Task statement: Please give the data below again in full, exactly as it stands.

Collected data:

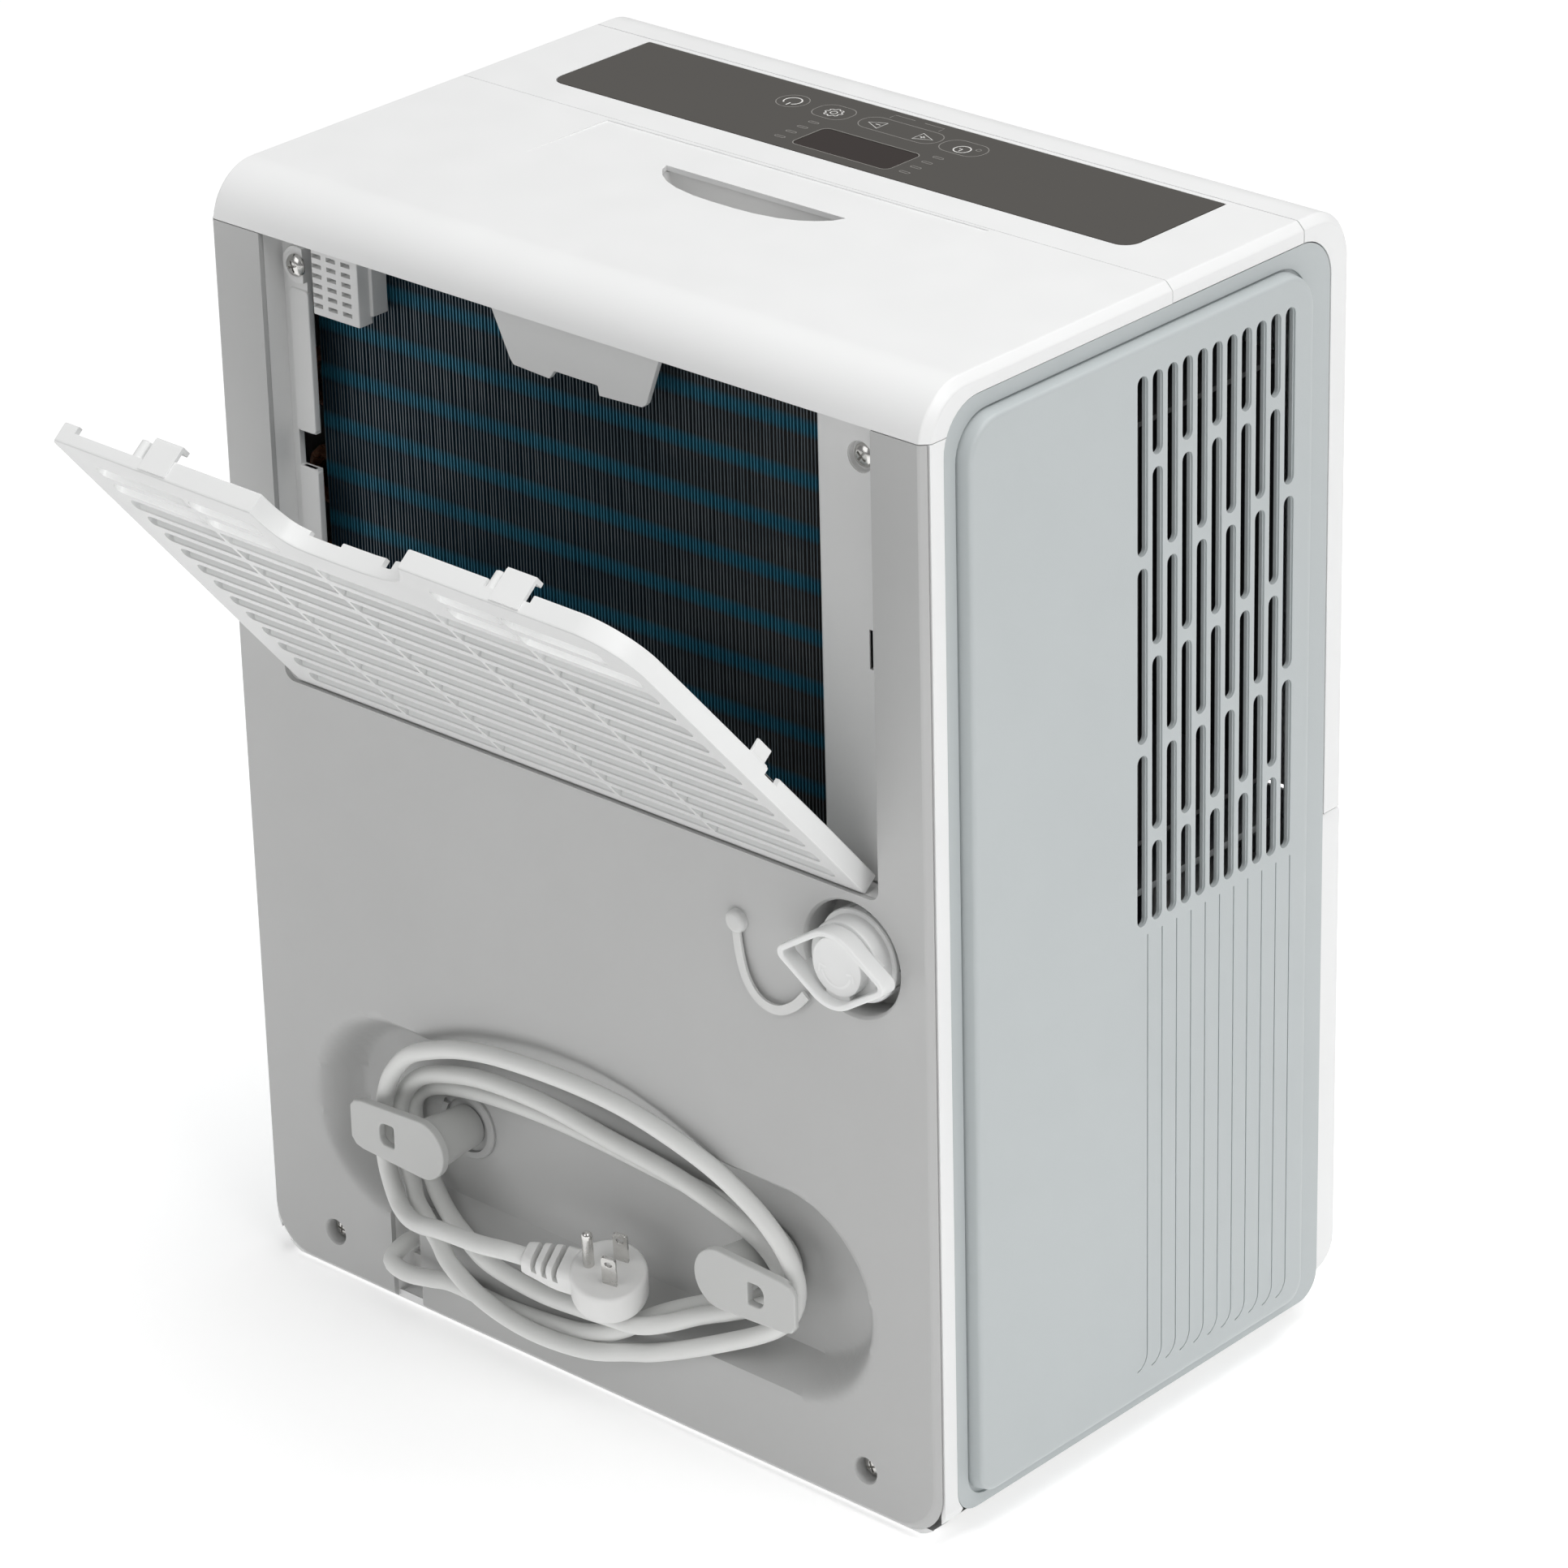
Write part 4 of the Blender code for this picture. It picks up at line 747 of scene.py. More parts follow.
def make_controls(mat):
    cover = wrap_shell("control_top_skin", mat["white"])
    keep(cover, (-200, SEAM_FRONT_Y + 0.2, 470), (200, SEAM_TOP_Y - 0.2, 510))
    bed = rounded((-154.0, 154.0), (-94.1, -33.5), (1, 1, 7.4, 7.4))
    cut(cover, slab("overlay_bed", "Z", bed, 493.8, 500))
    edge_break(cover, 0.3, 2, 40)
    settle(cover, "body", "shell_white", "control_top")

    outline = rounded((-153.6, 153.6), (-93.7, -33.9), (0.8, 0.8, 7, 7))
    overlay = slab("overlay_skin", "Z", outline, 493.85, 495.05, mat["overlay"])
    window = rounded((-24.9, 25.9), (-61.4, -40.0), (3, 3, 3, 3))
    cut(overlay, slab("overlay_hole", "Z", window, 480, 500))
    edge_break(overlay, 0.2, 2, 40)
    settle(overlay, "body", "overlay_graphite", "control_overlay")
    pane = rounded((-24.7, 25.7), (-61.2, -40.2), (2.8, 2.8, 2.8, 2.8))
    glass = slab("display_pane", "Z", pane, 493.9, 494.95, mat["glass"])
    edge_break(glass, 0.2, 2, 40)
    settle(glass, "body", "display_glass", "display_window")

    lines = []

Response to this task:
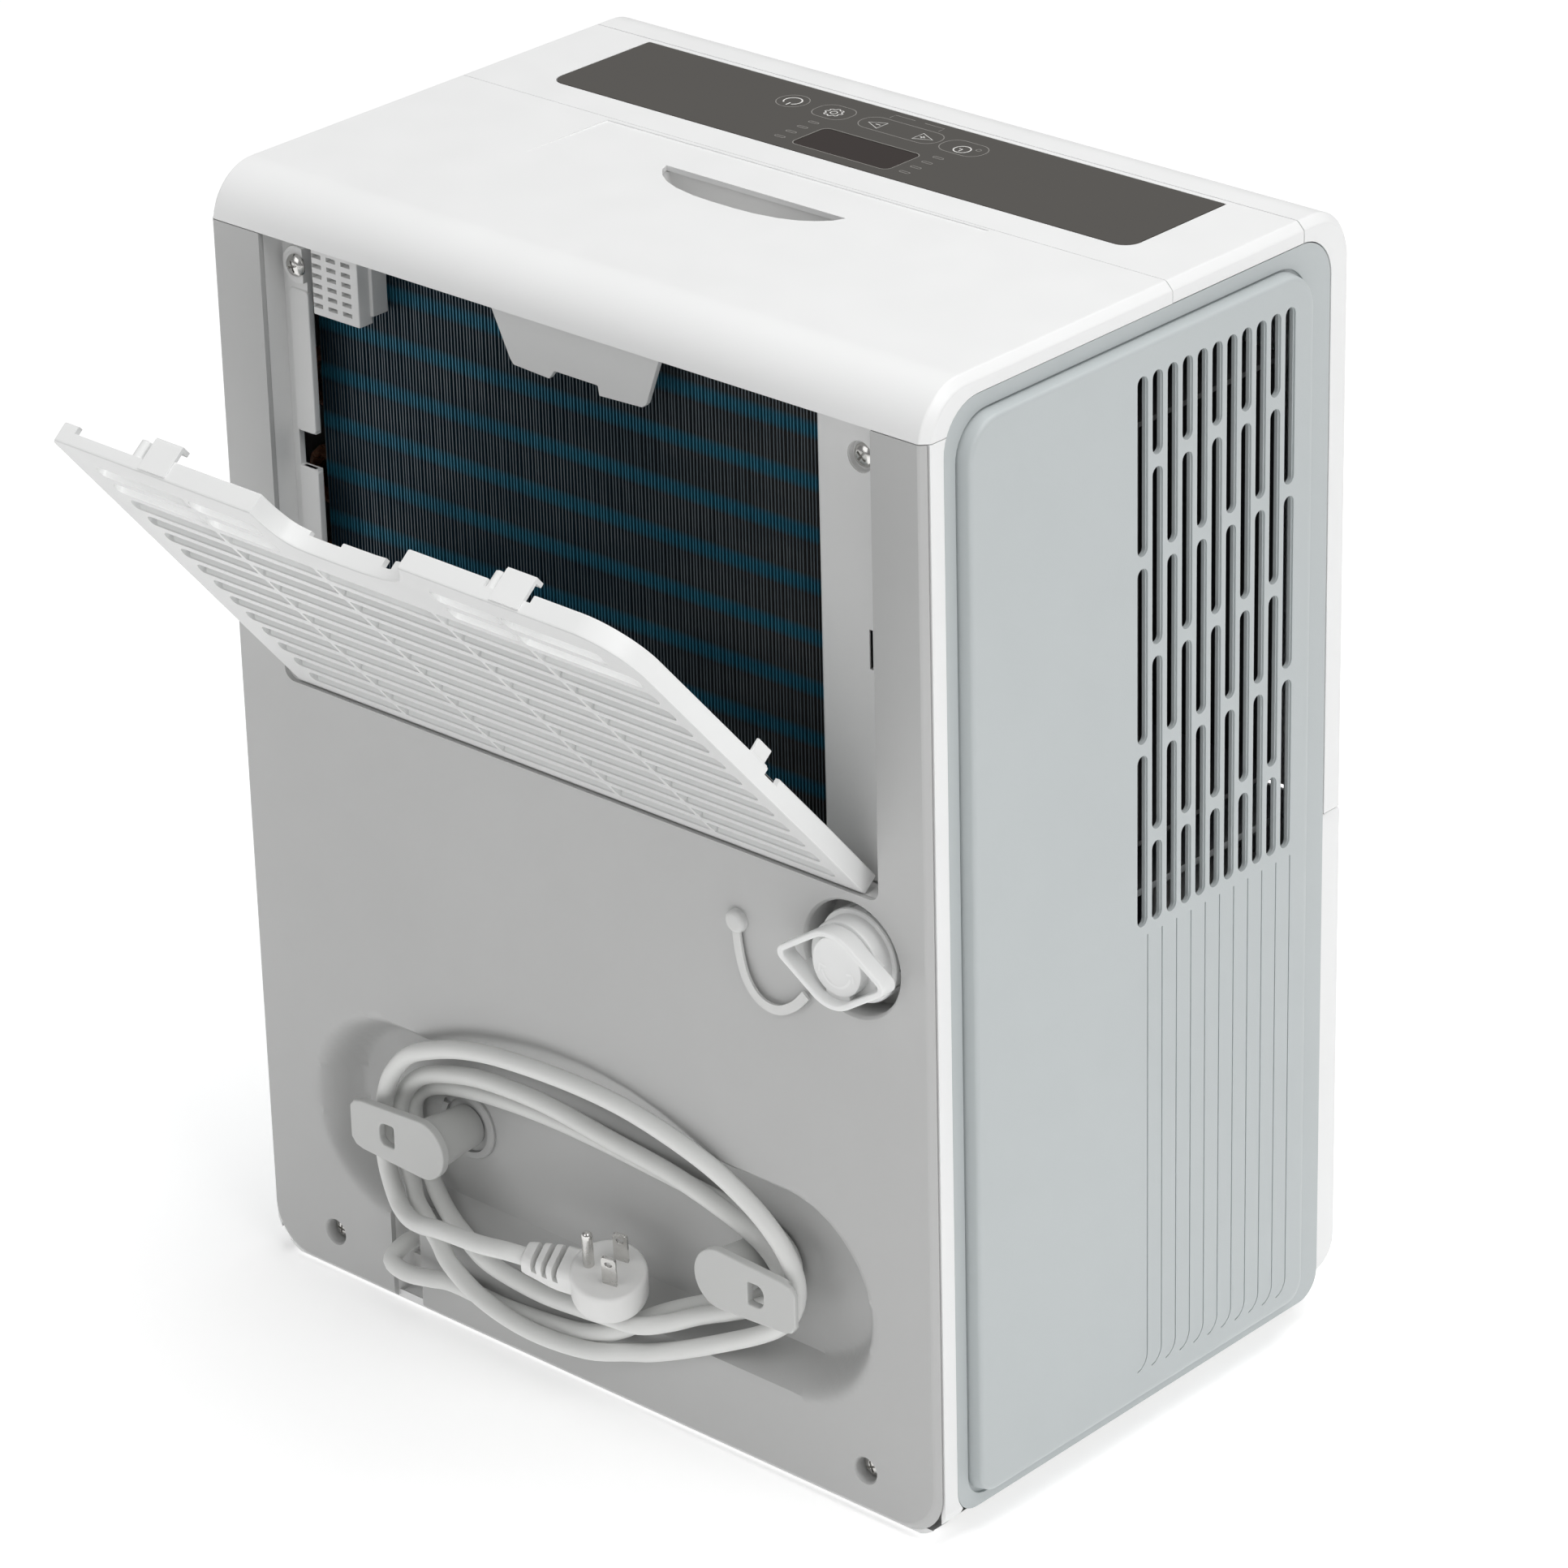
Write part 4 of the Blender code for this picture. It picks up at line 747 of scene.py. More parts follow.
def make_controls(mat):
    cover = wrap_shell("control_top_skin", mat["white"])
    keep(cover, (-200, SEAM_FRONT_Y + 0.2, 470), (200, SEAM_TOP_Y - 0.2, 510))
    bed = rounded((-154.0, 154.0), (-94.1, -33.5), (1, 1, 7.4, 7.4))
    cut(cover, slab("overlay_bed", "Z", bed, 493.8, 500))
    edge_break(cover, 0.3, 2, 40)
    settle(cover, "body", "shell_white", "control_top")

    outline = rounded((-153.6, 153.6), (-93.7, -33.9), (0.8, 0.8, 7, 7))
    overlay = slab("overlay_skin", "Z", outline, 493.85, 495.05, mat["overlay"])
    window = rounded((-24.9, 25.9), (-61.4, -40.0), (3, 3, 3, 3))
    cut(overlay, slab("overlay_hole", "Z", window, 480, 500))
    edge_break(overlay, 0.2, 2, 40)
    settle(overlay, "body", "overlay_graphite", "control_overlay")
    pane = rounded((-24.7, 25.7), (-61.2, -40.2), (2.8, 2.8, 2.8, 2.8))
    glass = slab("display_pane", "Z", pane, 493.9, 494.95, mat["glass"])
    edge_break(glass, 0.2, 2, 40)
    settle(glass, "body", "display_glass", "display_window")

    lines = []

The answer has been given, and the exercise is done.